Experimental path-following of equilibria using Newton’s method. Part I: Theory, modelling, experiments

Abstract

Modern numerical path-following techniques provide a comprehensive suite of computational tools to study the bifurcation behaviour of engineering structures. In contrast, experimental testing of load-bearing nonlinear structures is still performed using simple force control (dead loading) or displacement control (rigid loading). This means that established experimental methods cannot trace equilibrium manifolds in their entirety because structures snap to alternative equilibria at limit points in the forcing parameter and because branch switching to alternative equilibria cannot be controlled and performed reliably.

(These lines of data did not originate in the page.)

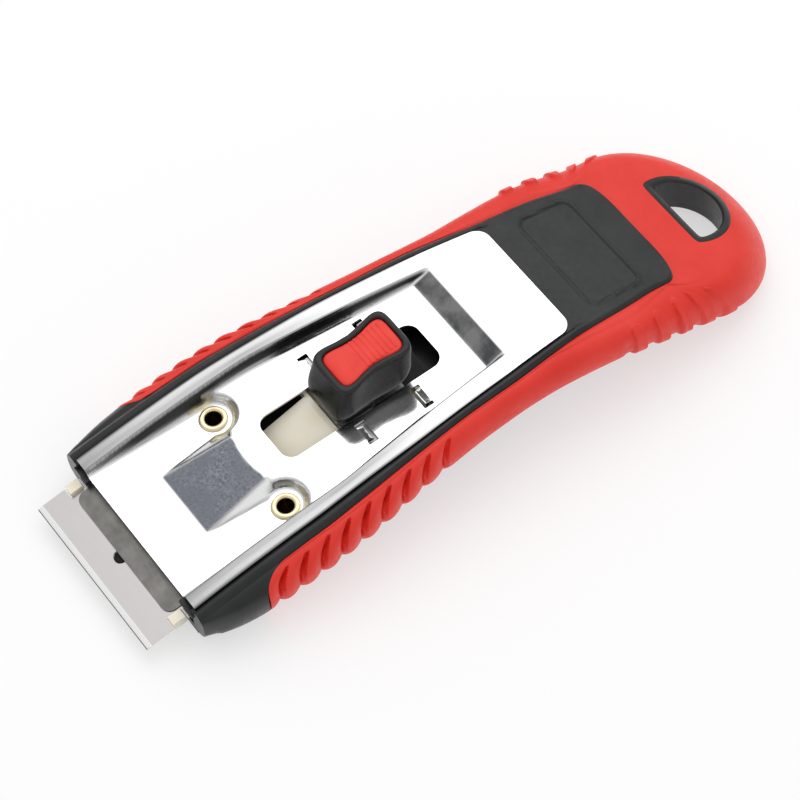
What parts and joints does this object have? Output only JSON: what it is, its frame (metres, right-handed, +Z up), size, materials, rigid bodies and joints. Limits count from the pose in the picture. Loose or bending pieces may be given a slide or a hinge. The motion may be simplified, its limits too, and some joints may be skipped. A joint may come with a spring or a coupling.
{
  "type": "ceramic_hob_scraper",
  "caption": "Ceramic hob scraper with a sliding 40 mm blade, a pressed steel cover, a thumb button and a red soft grip with a hanging hole.",
  "frame": {"origin": "Middle of the overall box in X and Y, on the table in Z, with the scraper lying on its underside.", "axes": "X across the blade, Y along the handle from the blade towards the hanging hole, Z up through the cover and the button."},
  "size_m": [0.0566, 0.1676, 0.0305],
  "materials": {
    "grip_red": "satin soft moulding",
    "core_black": "fine satin moulding",
    "cover_chrome": "bright nickel-chrome on pressed steel",
    "eyelet_brass": "bright turned brass",
    "carrier_cream": "cream coated steel strip",
    "blade_steel": "satin ground steel",
    "leaf_steel": "dull spring steel",
    "button_black": "satin moulding",
    "button_red": "soft gloss",
    "spring_steel": "rolled strip"
  },
  "bodies": {
    "handle": {"handle_core": "core_black", "grip_overmould": "grip_red", "cover_plate": "cover_chrome", "eyelet_left": "eyelet_brass", "eyelet_right": "eyelet_brass"},
    "carriage": {"blade_carrier": "carrier_cream", "blade": "blade_steel", "clamp_leaf": "leaf_steel", "leaf_rivet_left": "spring_steel", "leaf_rivet_right": "spring_steel", "press_spring": "spring_steel"},
    "button": {"slide_knob": "button_black", "knob_insert": "button_red", "latch_plate": "spring_steel"}
  },
  "joints": [
    {"name": "carriage_slide", "type": "slide", "parent": "handle", "child": "carriage", "axis": [0, 0.9943, 0.1063], "range_m": [-0.0115, 0.0155]},
    {"name": "button_press", "type": "slide", "parent": "carriage", "child": "button", "axis": [0, 0.1063, -0.9943], "range_m": [0, 0.001], "stiffness_N_per_m": 900, "deforming": ["press_spring"]}
  ]
}
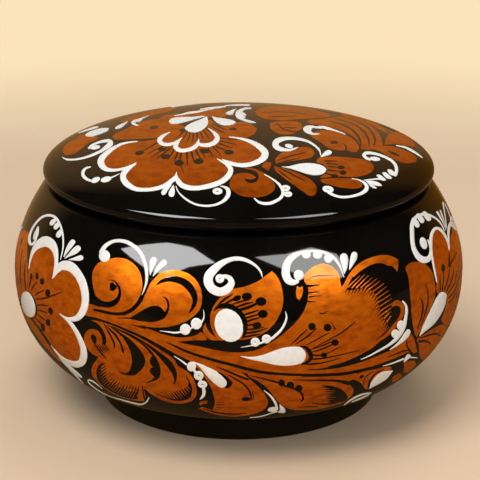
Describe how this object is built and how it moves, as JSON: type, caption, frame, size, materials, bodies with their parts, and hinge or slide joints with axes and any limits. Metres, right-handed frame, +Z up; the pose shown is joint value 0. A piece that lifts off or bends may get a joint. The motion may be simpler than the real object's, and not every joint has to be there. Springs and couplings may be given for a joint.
{
  "type": "lidded wooden bowl",
  "caption": "Round lacquered wooden bowl on a foot ring, with a low domed lift-off lid that plugs into its mouth, painted all over with gold and white leaves and curls.",
  "frame": {"origin": "centre of the flat ring that the foot stands on", "axes": "+Z up along the turning axis, -Y towards the pictured front"},
  "size_m": [0.13, 0.13, 0.0803],
  "materials": {
    "bowl_lacquer": "black gloss lacquer over wood, with copper gold and white painting",
    "lid_lacquer": "black gloss lacquer over wood, with copper gold and white painting"
  },
  "bodies": {
    "bowl": {"bowl": "bowl_lacquer"},
    "lid": {"lid": "lid_lacquer"}
  },
  "joints": [
    {"name": "lid_lift", "type": "slide", "parent": "bowl", "child": "lid", "axis": [0, 0, 1], "range_m": [0, 0.05]}
  ]
}
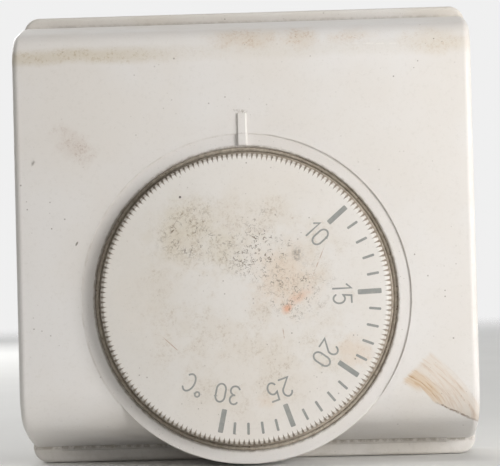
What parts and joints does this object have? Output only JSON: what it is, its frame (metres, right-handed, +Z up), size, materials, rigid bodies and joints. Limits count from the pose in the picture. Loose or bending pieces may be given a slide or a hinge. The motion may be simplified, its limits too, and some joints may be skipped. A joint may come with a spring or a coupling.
{
  "type": "room thermostat",
  "caption": "Square wall-mounted room thermostat with a round serrated setting dial, vapour capsule, lever and snap switch.",
  "frame": {"origin": "centre of the case at the wall face, midway between the two wall fixing slots", "axes": "-Y out of the wall towards the room, +Z up, +X to the right seen from the front"},
  "size_m": [0.084, 0.036, 0.0848],
  "materials": {
    "plate_plastic": "satin, slightly yellowed",
    "cover_plastic": "satin, slightly yellowed",
    "dial_plastic": "satin, yellowed",
    "zinc_steel": "bright zinc plate",
    "spring_steel": "oiled wire",
    "bridge_steel": "dull zinc plate",
    "brass": "turned",
    "bronze": "pressed sheet",
    "phenolic": "moulded, dark brown",
    "nylon": "moulded, natural",
    "silver": "dull",
    "ceramic": "glazed",
    "tinned_copper": "dull wire"
  },
  "bodies": {
    "base": {"wall_plate": "plate_plastic", "front_cover": "cover_plastic", "cover_screw": "zinc_steel", "frame_bridge": "bridge_steel", "bridge_screws": "zinc_steel", "spindle_bush": "brass", "bush_nut": "brass", "lever_pin": "zinc_steel", "return_spring": "spring_steel", "switch_case": "phenolic", "switch_lid": "phenolic", "fixed_contact": "silver", "switch_screws": "zinc_steel", "terminal_block": "phenolic", "terminal_clamp_1": "brass", "terminal_clamp_2": "brass", "terminal_clamp_3": "brass", "terminal_clamp_4": "brass", "terminal_screws": "zinc_steel", "link_common": "brass", "link_heat": "brass", "anticipator": "ceramic", "anticipator_leads": "tinned_copper"},
    "dial": {"dial": "dial_plastic", "range_pins": "zinc_steel", "hub_clip": "spring_steel"},
    "spindle": {"setting_spindle": "brass"},
    "capsule": {"capsule_front": "bronze", "capsule_stud": "brass", "capsule_back": "bronze"},
    "button": {"capsule_button": "brass"},
    "lever": {"operating_lever": "bridge_steel", "calibration_screw": "zinc_steel"},
    "plunger": {"switch_plunger": "nylon"},
    "blade": {"switch_blade": "bronze", "moving_contact": "silver"}
  },
  "joints": [
    {"name": "dial_turn", "type": "hinge", "parent": "base", "child": "dial", "pos_m": [0, -0.03, -0.012], "axis": [0, -1, 0], "range_deg": [0, 196]},
    {"name": "spindle_advance", "type": "slide", "parent": "dial", "child": "spindle", "axis": [0, -1, 0], "range_m": [0, 0.00042]},
    {"name": "capsule_follow", "type": "slide", "parent": "base", "child": "capsule", "axis": [0, -1, 0], "range_m": [0, 0.00042]},
    {"name": "capsule_breath", "type": "slide", "parent": "capsule", "child": "button", "axis": [0, -1, 0], "range_m": [0, 0.0004], "stiffness_N_per_m": 2000, "deforming": ["capsule_back"]},
    {"name": "lever_rock", "type": "hinge", "parent": "base", "child": "lever", "pos_m": [0, -0.01, -0.03], "axis": [1, 0, 0], "range_deg": [0, 1.35], "deforming": ["return_spring"]},
    {"name": "plunger_press", "type": "slide", "parent": "base", "child": "plunger", "axis": [0, -1, 0], "range_m": [0, 0.0009]},
    {"name": "blade_snap", "type": "hinge", "parent": "base", "child": "blade", "pos_m": [-0.011, -0.00528, 0.009], "axis": [0, 0, -1], "range_deg": [0, 4.7]}
  ],
  "couplings": [
    {"joint": "spindle_advance", "follows": "dial_turn", "m_per_rad": 0.00011937},
    {"joint": "capsule_follow", "follows": "dial_turn", "m_per_rad": 0.00011937},
    {"joint": "lever_rock", "follows": "dial_turn", "ratio": 0.0066314},
    {"joint": "plunger_press", "follows": "dial_turn", "m_per_rad": 0.00025863},
    {"joint": "blade_snap", "follows": "dial_turn", "ratio": 0.023459}
  ]
}
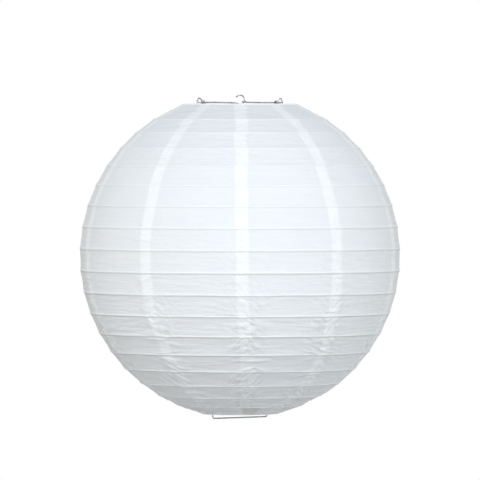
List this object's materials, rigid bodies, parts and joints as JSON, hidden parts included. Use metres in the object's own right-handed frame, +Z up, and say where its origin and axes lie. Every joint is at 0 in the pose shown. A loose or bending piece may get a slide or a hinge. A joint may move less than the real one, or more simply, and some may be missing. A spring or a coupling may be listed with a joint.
{
  "type": "paper lantern",
  "caption": "Round white paper lantern with level wire ribs, open top and bottom rings, and a bent wire expander that carries it from a small hanging loop.",
  "frame": {"origin": "inside top of the hanging loop, where the cord or hook that carries the lantern bears", "axes": "+Z up along the lantern's centre line; +X along the crossbar, towards the arm that ends in an eye; +Y completes a right-handed frame"},
  "size_m": [0.3516, 0.3516, 0.3548],
  "materials": {
    "paper": "matt white tissue paper, finely crinkled, doubled where the gores overlap",
    "label_paper": "matt beige slip, blank",
    "expander_wire": "dark drawn steel wire",
    "rim_wire": "dark drawn steel wire",
    "rib_wire": "bright thin steel wire"
  },
  "bodies": {
    "expander": {"expander_frame": "expander_wire", "hanging_loop_arm": "expander_wire", "crossbar_eye_arm": "expander_wire", "top_ring": "rim_wire", "paper_band_01": "paper"},
    "rib_01": {"rib_ring_01": "rib_wire", "paper_band_02": "paper"},
    "rib_02": {"rib_ring_02": "rib_wire", "paper_band_03": "paper"},
    "rib_03": {"rib_ring_03": "rib_wire", "paper_band_04": "paper"},
    "rib_04": {"rib_ring_04": "rib_wire", "paper_band_05": "paper"},
    "rib_05": {"rib_ring_05": "rib_wire", "paper_band_06": "paper"},
    "rib_06": {"rib_ring_06": "rib_wire", "paper_band_07": "paper"},
    "rib_07": {"rib_ring_07": "rib_wire", "paper_band_08": "paper"},
    "rib_08": {"rib_ring_08": "rib_wire", "paper_band_09": "paper"},
    "rib_09": {"rib_ring_09": "rib_wire", "paper_band_10": "paper"},
    "rib_10": {"rib_ring_10": "rib_wire", "paper_band_11": "paper"},
    "rib_11": {"rib_ring_11": "rib_wire", "paper_band_12": "paper"},
    "rib_12": {"rib_ring_12": "rib_wire", "paper_band_13": "paper"},
    "rib_13": {"rib_ring_13": "rib_wire", "paper_band_14": "paper"},
    "rib_14": {"rib_ring_14": "rib_wire", "paper_band_15": "paper"},
    "rib_15": {"rib_ring_15": "rib_wire", "paper_band_16": "paper"},
    "rib_16": {"rib_ring_16": "rib_wire", "paper_band_17": "paper"},
    "rib_17": {"rib_ring_17": "rib_wire", "paper_band_18": "paper", "blank_label": "label_paper"},
    "bottom_rim": {"bottom_ring": "rim_wire"}
  },
  "joints": [
    {"name": "rib_01_lift", "type": "slide", "parent": "expander", "child": "rib_01", "axis": [0, 0, 1], "range_m": [0, 0.01456], "deforming": ["paper_band_01"]},
    {"name": "rib_02_lift", "type": "slide", "parent": "expander", "child": "rib_02", "axis": [0, 0, 1], "range_m": [0, 0.02691], "deforming": ["paper_band_02"]},
    {"name": "rib_03_lift", "type": "slide", "parent": "expander", "child": "rib_03", "axis": [0, 0, 1], "range_m": [0, 0.04174], "deforming": ["paper_band_03"]},
    {"name": "rib_04_lift", "type": "slide", "parent": "expander", "child": "rib_04", "axis": [0, 0, 1], "range_m": [0, 0.05873], "deforming": ["paper_band_04"]},
    {"name": "rib_05_lift", "type": "slide", "parent": "expander", "child": "rib_05", "axis": [0, 0, 1], "range_m": [0, 0.07754], "deforming": ["paper_band_05"]},
    {"name": "rib_06_lift", "type": "slide", "parent": "expander", "child": "rib_06", "axis": [0, 0, 1], "range_m": [0, 0.09778], "deforming": ["paper_band_06"]},
    {"name": "rib_07_lift", "type": "slide", "parent": "expander", "child": "rib_07", "axis": [0, 0, 1], "range_m": [0, 0.11904], "deforming": ["paper_band_07"]},
    {"name": "rib_08_lift", "type": "slide", "parent": "expander", "child": "rib_08", "axis": [0, 0, 1], "range_m": [0, 0.1409], "deforming": ["paper_band_08"]},
    {"name": "rib_09_lift", "type": "slide", "parent": "expander", "child": "rib_09", "axis": [0, 0, 1], "range_m": [0, 0.16292], "deforming": ["paper_band_09"]},
    {"name": "rib_10_lift", "type": "slide", "parent": "expander", "child": "rib_10", "axis": [0, 0, 1], "range_m": [0, 0.18465], "deforming": ["paper_band_10"]},
    {"name": "rib_11_lift", "type": "slide", "parent": "expander", "child": "rib_11", "axis": [0, 0, 1], "range_m": [0, 0.20565], "deforming": ["paper_band_11"]},
    {"name": "rib_12_lift", "type": "slide", "parent": "expander", "child": "rib_12", "axis": [0, 0, 1], "range_m": [0, 0.22551], "deforming": ["paper_band_12"]},
    {"name": "rib_13_lift", "type": "slide", "parent": "expander", "child": "rib_13", "axis": [0, 0, 1], "range_m": [0, 0.24381], "deforming": ["paper_band_13"]},
    {"name": "rib_14_lift", "type": "slide", "parent": "expander", "child": "rib_14", "axis": [0, 0, 1], "range_m": [0, 0.26019], "deforming": ["paper_band_14"]},
    {"name": "rib_15_lift", "type": "slide", "parent": "expander", "child": "rib_15", "axis": [0, 0, 1], "range_m": [0, 0.27431], "deforming": ["paper_band_15"]},
    {"name": "rib_16_lift", "type": "slide", "parent": "expander", "child": "rib_16", "axis": [0, 0, 1], "range_m": [0, 0.28587], "deforming": ["paper_band_16"]},
    {"name": "rib_17_lift", "type": "slide", "parent": "expander", "child": "rib_17", "axis": [0, 0, 1], "range_m": [0, 0.29463], "deforming": ["paper_band_17"]},
    {"name": "bottom_ring_lift", "type": "slide", "parent": "expander", "child": "bottom_rim", "axis": [0, 0, 1], "range_m": [0, 0.3014], "deforming": ["paper_band_18", "blank_label"]}
  ],
  "couplings": [
    {"joint": "rib_01_lift", "follows": "bottom_ring_lift", "ratio": 0.048263},
    {"joint": "rib_02_lift", "follows": "bottom_ring_lift", "ratio": 0.089244},
    {"joint": "rib_03_lift", "follows": "bottom_ring_lift", "ratio": 0.13844},
    {"joint": "rib_04_lift", "follows": "bottom_ring_lift", "ratio": 0.19482},
    {"joint": "rib_05_lift", "follows": "bottom_ring_lift", "ratio": 0.25722},
    {"joint": "rib_06_lift", "follows": "bottom_ring_lift", "ratio": 0.32438},
    {"joint": "rib_07_lift", "follows": "bottom_ring_lift", "ratio": 0.39493},
    {"joint": "rib_08_lift", "follows": "bottom_ring_lift", "ratio": 0.46746},
    {"joint": "rib_09_lift", "follows": "bottom_ring_lift", "ratio": 0.5405},
    {"joint": "rib_10_lift", "follows": "bottom_ring_lift", "ratio": 0.61259},
    {"joint": "rib_11_lift", "follows": "bottom_ring_lift", "ratio": 0.68228},
    {"joint": "rib_12_lift", "follows": "bottom_ring_lift", "ratio": 0.74816},
    {"joint": "rib_13_lift", "follows": "bottom_ring_lift", "ratio": 0.8089},
    {"joint": "rib_14_lift", "follows": "bottom_ring_lift", "ratio": 0.86325},
    {"joint": "rib_15_lift", "follows": "bottom_ring_lift", "ratio": 0.9101},
    {"joint": "rib_16_lift", "follows": "bottom_ring_lift", "ratio": 0.94845},
    {"joint": "rib_17_lift", "follows": "bottom_ring_lift", "ratio": 0.97749}
  ]
}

To extend current testing methods, in Part I of this paper, we implement an experimental path-following method that uses tangent quantities (stiffness and residual forces) and Newton’s method to continue along stable and unstable equilibrium paths and traverse limit points. In addition to enforcing the displacement at primary load-introduction points, the overall shape of the structure is controlled via secondary actuators and sensors. Small perturbations of the structure using the secondary actuators allow an experimental tangent stiffness to be computed, which is then used in a control algorithm. As a pertinent test case, the experimental method is applied to a transversely loaded shallow circular arch. Due to the complexity of the test setup, the experiment is first designed using a virtual testing environment based on a surrogate finite element model. Experimental results demonstrate the robustness of the proposed experimental method and the usefulness of virtual testing as a surrogate, but also highlight that experimental efficiency and the effects of noise and sensor uncertainty is of particular concern. In Part II, we present perspectives on future research directions and novel testing capabilities that are enabled by extending the methodology to pinpointing of critical points, tracing of critical boundaries, and branch switching.